With the Internet and social media, your brand is on display to the entire world. The pressure is on, but don’t worry too much — most consumers don’t expect brands to be perfect. What’s important is how you respond to complaints. Do you deny them, divert blame, or handle them with grace?
Nothing is more important than customer experience in gaining a brand loyalist. When you receive criticism, don’t just tell customers what they want to hear. Listen to their feedback and make a real effort to do better. Being known as a company with robust customer service will make consumers more forgiving toward you and, in a way, will make you look even better than the company without public slip-ups. Your response alone helps you control the narrative and has the power to turn bad publicity good.
This is perhaps the most straightforward step you can take; it’s in the name. Many companies have programs that reward repeat visits. Starbucks’ rewards program is an excellent example of this. The Starbucks rewards program is an all-in-one marketing machine designed to keep customers coming back. Through the rewards program app, they promote their credit card, payment methods, and mobile orders. There are even loyalty tiers within the program. While your customer loyalty program does not need to be this comprehensive, you would certainly do well to take a page out of Starbucks’ book.

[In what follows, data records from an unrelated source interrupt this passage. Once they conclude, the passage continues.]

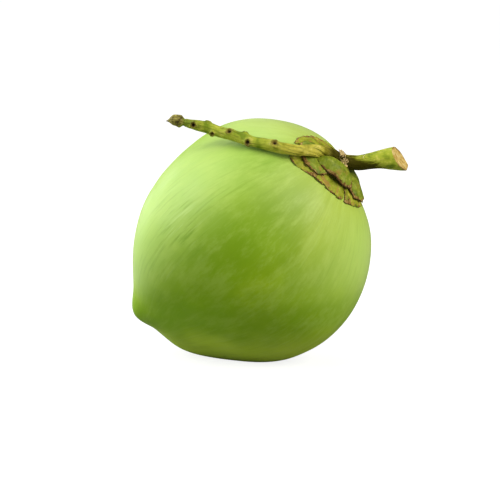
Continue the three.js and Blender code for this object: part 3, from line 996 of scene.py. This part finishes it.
# %% The Fibres group
def fibres_group():
    group, net, given, result = new_group(
        "Fibres",
        {
            "Vector": ("Vector", (0, 0, 0)), "Across": ("Float", 20.0), "Along": ("Float", 1.0),
            "Patchiness": ("Float", 0.5),
        },
        {"Height": "Float", "Streaks": "Float"},
    )
    parts = net.add("ShaderNodeSeparateXYZ", {"Vector": given["Vector"]}).outputs
    stretched = net.vector(
        net.times(parts["X"], given["Across"]),
        net.times(parts["Y"], given["Across"]),
        net.times(parts["Z"], given["Along"]),
    )
    lines = net.noise(stretched, 1.0, 3.0, 0.6)
    patches = net.slope(net.noise(given["Vector"], 1.6, 1.0), 0.4, 0.62)
    clear = net.blend(given["Patchiness"], WHITE, patches)
    middle = net.minus(lines, 0.5)
    height = net.times(middle, clear)
    streaks = net.times(net.slope(lines, 0.5, 0.68), clear)
    net.feed(result, "Height", height)
    net.feed(result, "Streaks", streaks)
    return group


FIBRES = fibres_group()


def put(piece, material):
    piece.data.materials.append(material)
    print(f"{piece.name} is made of {material.name}")

# %% [markdown]
# ## The husk's skin as a material
#
# The skin is green and waxed. Light and sheen are painted as a pale wash on the ridges that face up, and
# just beside each ridge the fibres show as pale and dark strokes. Shade is painted as a deeper green on the
# flank beyond, on the skin that faces down and at the blossom end. Towards the cap it turns yellower, and
# light bounced from the floor is painted pale where the skin comes close to it.
#
# The masks that say where all this happens were kept in the mesh, so the material mixes one shade after
# another over a mottled green. Painting by hand would do too, but then the colours would not follow the
# ridges when a driving value changes.

# %% The waxy green skin
SKIN = shades((0.3, 0.5, 0.006), (0.25, 0.44, 0.003), (0.37, 0.57, 0.014))
NEAR_CAP = colour(0.53, 0.66, 0.07)
# Painted light and shade over the skin: lit ridges, shaded flank, underside and tip, and floor bounce.
SKIN_ZONES = {
    "pale_wash": (0.74, colour(0.5, 0.76, 0.16)),
    "shaded": (0.6, colour(0.19, 0.38, 0.003)),
    "low": (0.5, colour(0.19, 0.39, 0.004)),
    "tip": (0.6, colour(0.2, 0.38, 0.02)),
    "painted_floor_bounce": (1.0, colour(0.6, 0.82, 0.06)),
}
WAX_CLOUD = colour(0.52, 0.72, 0.13)
PALE_STROKE = colour(0.6, 0.82, 0.24)
DARK_STROKE = colour(0.15, 0.34, 0.004)


def husk_material():
    material, net, shader = new_material("husk_skin", 0.52, 0.5, 0.2)
    shader.inputs["Sheen Roughness"].default_value = 0.5
    shader.inputs["Sheen Tint"].default_value = colour(0.9, 1, 0.8)
    where = net.position()
    way = net.attribute("fibre_way", "Vector")
    from_stem = net.attribute("from_stem")
    strokes = net.attribute("strokes")
    skin = net.place(MOTTLE, Vector=where, Size=0.045, **SKIN)["Color"]
    skin = net.blend(net.slope(from_stem, 1.5, 0.35, 0, 0.6), skin, NEAR_CAP)
    # The zones mix painted light and shade into the colour, one after another.
    for mask, (strength, shade) in SKIN_ZONES.items():
        skin = net.blend(net.times(net.attribute(mask), strength), skin, shade)
    cloud = net.slope(net.noise(net.scaled(way, (7, 7, 3)), 1, 5, 0.72), 0.42, 0.66)
    cloud = net.times(cloud, net.slope(from_stem, 2.5, 1.0, 0.16, 0.4))
    skin = net.blend(cloud, skin, WAX_CLOUD)
    fibres = net.place(FIBRES, Vector=way, Across=36.0, Along=2.4, Patchiness=0.9)
    pale = net.plus(net.times(strokes, 0.5), 0.07)
    skin = net.blend(net.times(fibres["Streaks"], pale), skin, PALE_STROKE)
    hair = net.place(FIBRES, Vector=way, Across=42.0, Along=3.2, Patchiness=0.6)
    dark = net.plus(net.times(strokes, 0.45), 0.14)
    skin = net.blend(net.times(hair["Streaks"], dark), skin, DARK_STROKE)
    net.feed(shader, "Base Color", skin)
    waxed = net.sums("MAXIMUM", net.attribute("pale_wash"), net.slope(from_stem, 1.6, 0.7))
    net.feed(shader, "Specular IOR Level", net.slope(waxed, 0, 1, 0.14, 0.5))
    net.feed(shader, "Sheen Weight", net.slope(waxed, 0, 1, 0, 0.26))
    net.feed(shader, "Roughness", net.slope(net.noise(where, 60, 2), 0.35, 0.65, 0.48, 0.56))
    relief = net.plus(fibres["Height"], net.times(hair["Height"], 0.5))
    net.raise_skin(shader, relief, 0.3, 0.6 * MM)
    return material


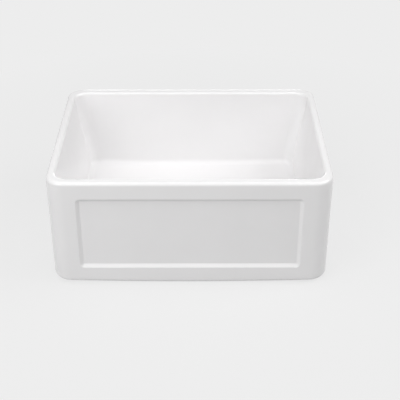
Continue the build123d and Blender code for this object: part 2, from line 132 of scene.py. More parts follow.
def opaque(colour: Colour) -> tuple[float, float, float, float]:
    """The colour with full alpha."""
    return (*colour, 1.0)


class NodeWiring:
    """Adds and links the nodes of one material or node group."""

    def __init__(self, tree: bpy.types.NodeTree) -> None:
        """Takes the node tree to fill."""
        self.tree = tree

    def add(
        self, kind: str, values: dict[str | int, object] | None = None, **settings: object
    ) -> bpy.types.Node:
        """Adds a node.

        Args:
            kind: the node's type, such as "ShaderNodeMath".
            values: fixed values or output sockets to link, by the name or number of the input.
            settings: attributes of the node itself.

        Returns:
            The new node.
        """
        node = self.tree.nodes.new(kind)
        for name, setting in settings.items():
            setattr(node, name, setting)
        for key, value in (values or {}).items():
            if isinstance(value, bpy.types.NodeSocket):
                self.link(value, node.inputs[key])
            else:
                node.inputs[key].default_value = value
        return node

    def link(self, source: bpy.types.NodeSocket, target: bpy.types.NodeSocket) -> None:
        """Joins an output to an input."""
        self.tree.links.new(source, target)

    def math(self, operation: str, first: object, second: object = 0.0) -> bpy.types.NodeSocket:
        """Works out one sum of two values or sockets, and returns its output."""
        return self.add("ShaderNodeMath", {0: first, 1: second}, operation=operation).outputs[0]

    def spread(
        self, value: object, low: float, high: float, start: float = 0.0, end: float = 1.0
    ) -> bpy.types.NodeSocket:
        """Maps a value from start..end to low..high, clamped, and returns the output."""
        values = {"Value": value, "From Min": start, "From Max": end, "To Min": low, "To Max": high}
        return self.add("ShaderNodeMapRange", values).outputs["Result"]

    def noise(self, place: object, scale: object, detail: float) -> bpy.types.NodeSocket:
        """Adds a noise at these coordinates, and returns its value."""
        values = {"Vector": place, "Scale": scale, "Detail": detail}
        return self.add("ShaderNodeTexNoise", values).outputs["Fac"]

    def mix(self, share: object, first: object, second: object) -> bpy.types.NodeSocket:
        """Mixes two colours by the second one's share, and returns the output."""
        values = {"Factor": share, MIX_FIRST: first, MIX_SECOND: second}
        return self.add("ShaderNodeMix", values, data_type="RGBA").outputs[MIX_RESULT]

    def place(self) -> bpy.types.NodeSocket:
        """The object's own coordinates."""
        return self.add("ShaderNodeTexCoord").outputs["Object"]


class GroupWiring(NodeWiring):
    """A node group with named inputs and outputs."""

    def __init__(
        self, kind: str, name: str, inputs: dict[str, tuple[str, object]], outputs: dict[str, str]
    ) -> None:
        """Makes the group, its sockets and the nodes through which they are reached.

        Args:
            kind: the type of tree, "ShaderNodeTree" or "GeometryNodeTree".
            name: the group's name.
            inputs: each input's socket type and default value, by name.
            outputs: each output's socket type, by name.
        """
        super().__init__(bpy.data.node_groups.new(name, kind))
        self.identifiers: dict[str, str] = {}
        for label, (socket_type, default) in inputs.items():
            socket = self.tree.interface.new_socket(name=label, in_out="INPUT", socket_type=socket_type)
            self.identifiers[label] = socket.identifier
            if default is not None:
                socket.default_value = default
        for label, socket_type in outputs.items():
            self.tree.interface.new_socket(name=label, in_out="OUTPUT", socket_type=socket_type)
        self.source = self.add("NodeGroupInput").outputs
        self.result = self.add("NodeGroupOutput").inputs


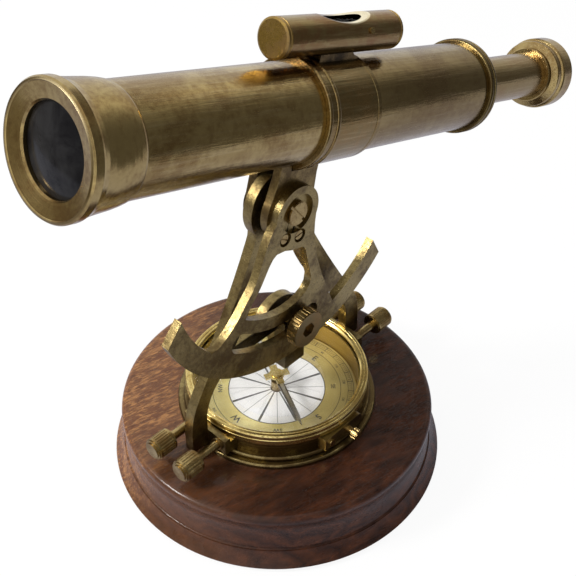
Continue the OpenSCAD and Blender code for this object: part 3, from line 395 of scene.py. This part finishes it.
def brass_tone(finish, place, tones, patch=0.045, wear=0.5):
    """Patches of brown tarnish, cloudy at two sizes, over a clean tone.

    The mask is seven parts of a coarse noise and three of a finer one, through a smooth step.
    """
    clean, brown = tones
    clouds = finish.noise(place, patch, 4.0, 0.6, 0.4)
    specks = finish.noise(place, patch * 9, 3.0, 0.65)
    mask = (clouds * 0.7 + specks * 0.3).above(wear, 0.22)
    return finish.mix(mask, clean, brown), mask


def tube_brass(name, blackened=0.0, tones=(BRASS, BRASS_BROWN), rear_dark=0.0):
    """Drawn and polished tube: streaks run along it, and its bore may be painted black.

    Blackened is the radius within which the paint lies, and rear_dark is how much darker
    the part behind the pivot is than the front.
    """
    finish = Finish(name)
    place = finish.place()
    along, side, rise = telescope_place(finish, place)
    streaky = finish.join(along * 0.045, side * 0.9, rise * 0.9)
    streaks = finish.noise(streaky, 1.0, 5.0, 0.62, 0.15)
    wide = finish.noise(finish.join(along * 0.02, side * 0.16, rise * 0.16), 1.0, 3.0, 0.55, 0.3)
    colour, mask = brass_tone(finish, place, tones)
    colour = finish.mix(streaks.above(0.6, 0.3) * 0.35, colour, BRASS_PALE)
    colour = finish.mix(wide.above(0.62, 0.2) * 0.3, colour, BRASS_BROWN)
    if rear_dark:
        behind = along.above((REAR_FROM + REAR_TO) / 2, REAR_TO - REAR_FROM)
        colour = finish.mix(behind * rear_dark, colour, CAST_BROWN)
    scratches = finish.noise(finish.join(along * 0.35, side * 6, rise * 6), 1.0, 2.0, 0.5)
    rough = streaks.spread(0.1, 0.2) + mask * 0.06 + scratches.above(0.66, 0.06) * 0.08
    metal = 1.0
    if blackened:
        inside = ((side * side + rise * rise) ** 0.5).below(blackened, 0.1)
        colour = finish.mix(inside, colour, BLACK_PAINT)
        rough = rough + inside * 0.6
        metal = 1 - inside
    relief = finish.bump(streaks * 0.6 + wide * 0.9, 0.16)
    return finish.surface(Base_Color=colour, Metallic=metal, Roughness=rough, Normals=relief)


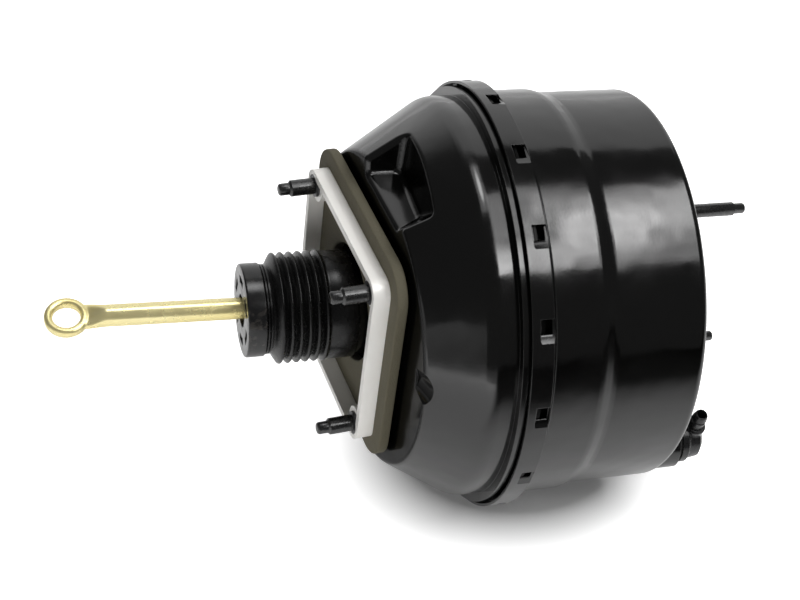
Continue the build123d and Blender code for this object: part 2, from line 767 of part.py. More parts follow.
def save(name, shape):
    pieces = shape if isinstance(shape, list) else [shape]
    solids = [solid for piece in pieces for solid in piece.solids()]
    export_step(solids[0] if len(solids) == 1 else Compound(children=solids), f"parts/{name}.step")
    print(name, len(solids), "solid(s)")


nodes = (
    front_housing, rear_housing, housing_divider, divider_seal, neck_seal, neck_retainer,
    rear_stiffener, firewall_studs, stud_retainers, spacer_frame, firewall_gasket,
    front_stiffener, master_cylinder_studs, front_seal, rear_diaphragm, front_diaphragm,
    rear_plate, front_plate, power_piston, valve_key, plate_retainer, reaction_disc, output_rod,
    return_spring, air_valve, control_poppet, poppet_retainer, poppet_spring, air_filter,
    push_rod, rod_spring_seat, rod_return_spring, dust_boot, boot_end_cap,
    check_valve_grommet, check_valve_body, check_valve_disc, check_valve_spring,
)

os.makedirs("parts", exist_ok=True)
for node in nodes:
    save(node.__name__, node())
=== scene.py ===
import bmesh
import bpy
import json
import math
from mathutils import Matrix, Vector


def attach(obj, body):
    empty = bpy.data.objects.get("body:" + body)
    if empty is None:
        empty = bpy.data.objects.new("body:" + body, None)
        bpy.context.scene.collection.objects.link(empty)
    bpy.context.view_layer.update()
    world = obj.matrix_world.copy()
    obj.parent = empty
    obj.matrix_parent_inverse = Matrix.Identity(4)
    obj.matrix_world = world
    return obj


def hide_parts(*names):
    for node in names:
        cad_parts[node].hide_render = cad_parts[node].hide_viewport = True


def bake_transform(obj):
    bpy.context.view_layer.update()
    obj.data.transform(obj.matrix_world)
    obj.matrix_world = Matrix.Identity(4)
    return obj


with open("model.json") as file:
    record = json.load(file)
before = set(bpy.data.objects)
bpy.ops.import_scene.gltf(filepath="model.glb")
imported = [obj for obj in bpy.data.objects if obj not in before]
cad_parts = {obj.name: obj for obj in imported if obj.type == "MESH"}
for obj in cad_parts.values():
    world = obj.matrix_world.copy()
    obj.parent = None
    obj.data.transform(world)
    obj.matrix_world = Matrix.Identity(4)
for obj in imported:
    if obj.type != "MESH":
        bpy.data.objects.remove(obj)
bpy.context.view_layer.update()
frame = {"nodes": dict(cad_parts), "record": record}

# Lengths are in metres, apart from the lens and the sensor, which are in millimetres.

# ---- camera, fitted to the photograph ----
CAMERA_AT = (-0.175476, -0.631328, 0.559387)
CAMERA_RIGHT = (0.965495, -0.236898, 0.108164)
CAMERA_UP = (0.073988, 0.647748, 0.758254)
CAMERA_FORWARD = (0.249692, 0.724087, -0.642925)
LENS = 64.4
SENSOR = 36.0

# ---- floor: the part lies on its joint band and its front corner ----
FLOOR_TILT = math.radians(5.5)
FLOOR_DROP = 0.1384
FLOOR_HALF = 6.0
FLOOR_NORMAL = Vector((-math.sin(FLOOR_TILT), 0, math.cos(FLOOR_TILT)))
FLOOR_WHITE = (0.93, 0.93, 0.93)
FLOOR_DARK = (0.05, 0.05, 0.05)
# from dark to white as Y goes from the first to the second, or X, whichever is whiter
DARK_TO_WHITE_Y = (-0.58, -0.2)
DARK_TO_WHITE_X = (0.16, -0.06)

# ---- the painted shadow: an ellipse where the floor's glow is held back so the real shadow shows; its centre, 1 / its half axes, and its soft edge in those units ----
SHADOW_AT = (0.135, 0.0, -0.12)
SHADOW_SHAPE = (1 / 0.115, 1 / 0.105, 0.0)
SHADOW_EDGE = (0.69, 1.08)

# ---- what the floor and the world add for rays of one kind, where 1 is white ----
CAMERA_LIFT = 0.95
GLOSSY_LIFT = 0.3
# The photograph's paint reflects dark surroundings, so glossy rays see the white only faintly.
GLOSSY_WORLD = 0.1
WORLD_FILL = 0.005

# ---- lamps ----
LAMPS_FACE = Vector((0.08, 0, 0))
# (u, v, half width, half height, gain) over each lamp's face
SOFTBOX_BASE = 0.75
SOFTBOX_BLOBS = (
    (0.24, 0.04, 0.26, 0.42, 2.3),
    (0.52, 0.50, 0.17, 0.48, 2.6),
    (0.78, 0.72, 0.13, 0.42, 1.9),
)
OVERHEAD_BASE = 1.4
OVERHEAD_BLOBS = ((0.55, 0.5, 0.3, 0.45, 6.5),)

# The part of a noise texture's range that most of it lies in.
NOISE_LOW, NOISE_HIGH = 0.3, 0.7

# ---- places on the part ----
BULKHEAD_HALF_PITCH = 0.051
CYLINDER_FACE_X = 0.21
CYLINDER_STUD_CIRCLE = 0.0495
CYLINDER_STUD_ANGLES = (84.0, 264.0)
BALL_X = 0.018
ON_PAD = Matrix.Rotation(math.radians(6.0), 4, "Z")
HALF_TURN = Matrix.Rotation(math.pi, 4, "Z")
# a plate drawn flat in XY, stood up to face along X
STAND_UP = Matrix(((0, 0, 1, 0), (1, 0, 0, 0), (0, 1, 0, 0), (0, 0, 0, 1)))
# the plane of the pedal's swing, then the rod's rest angle in it about the ball
ROD_TURN = (
    Matrix.Rotation(math.radians(15.0), 4, "X")
    @ Matrix.Translation((BALL_X, 0, 0))
    @ Matrix.Rotation(math.radians(-1.4), 4, "Z")
    @ Matrix.Translation((-BALL_X, 0, 0))
)


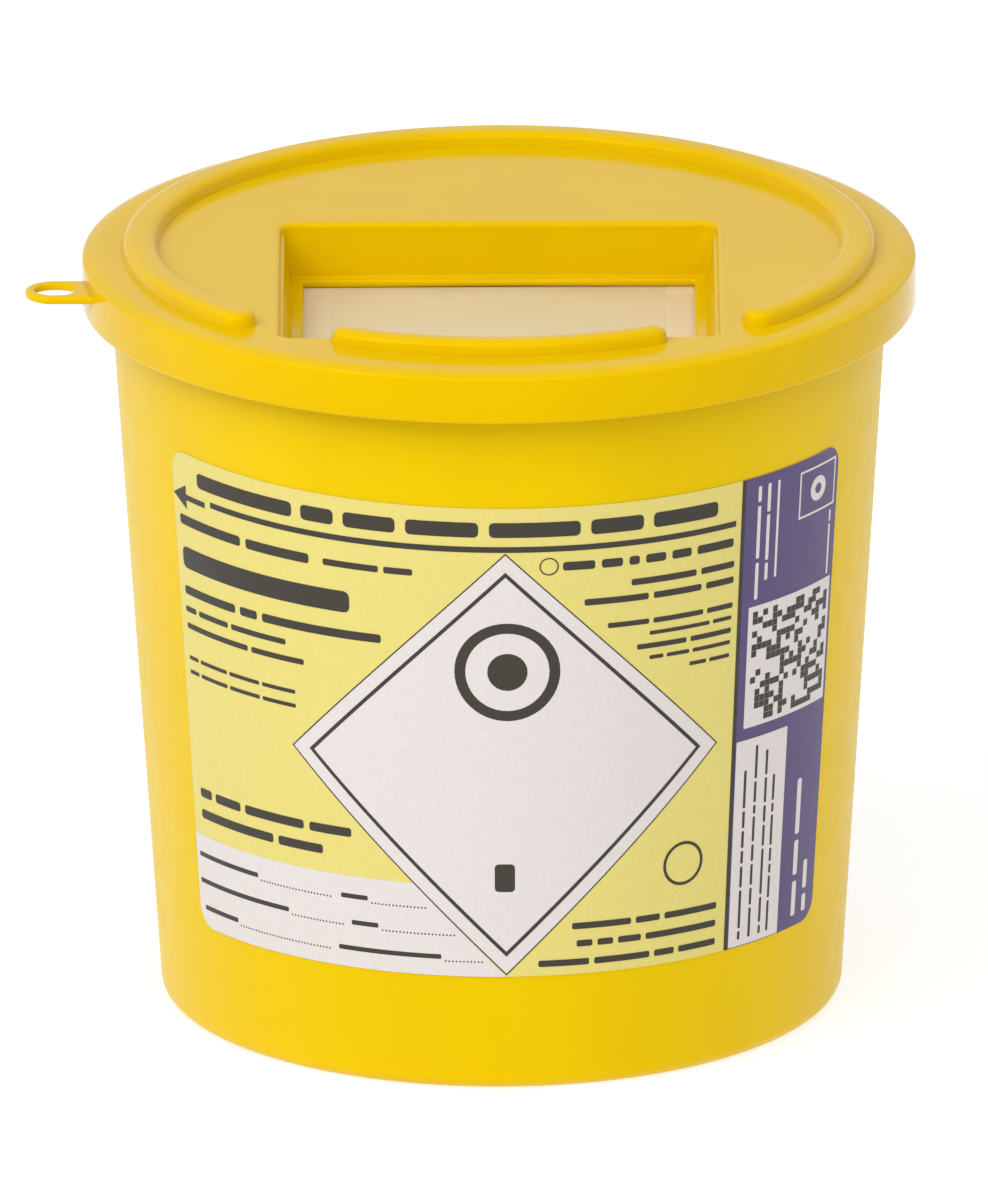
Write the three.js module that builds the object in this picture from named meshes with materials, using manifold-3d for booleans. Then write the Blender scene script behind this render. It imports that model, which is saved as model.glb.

Creating a “community” around your brand goes a long way in gaining loyal customers. As previously discussed, humans have a natural tendency to seek out and form community, and giving people a platform to do so through your brand is a great way to maintain long-term engagement. A great example of this is activewear company Senita Athletics, which brands itself as a “sisterhood.” Senita projects an image that is inclusive, supportive, and non-threatening. This is often exactly what people who are new to fitness are looking for in an activewear company.
You won’t win your customers’ devotion overnight. But, through persistent effort, you may see your percent of return customers steadily increase. That will lead to a higher ROI, which is reason enough for the effort.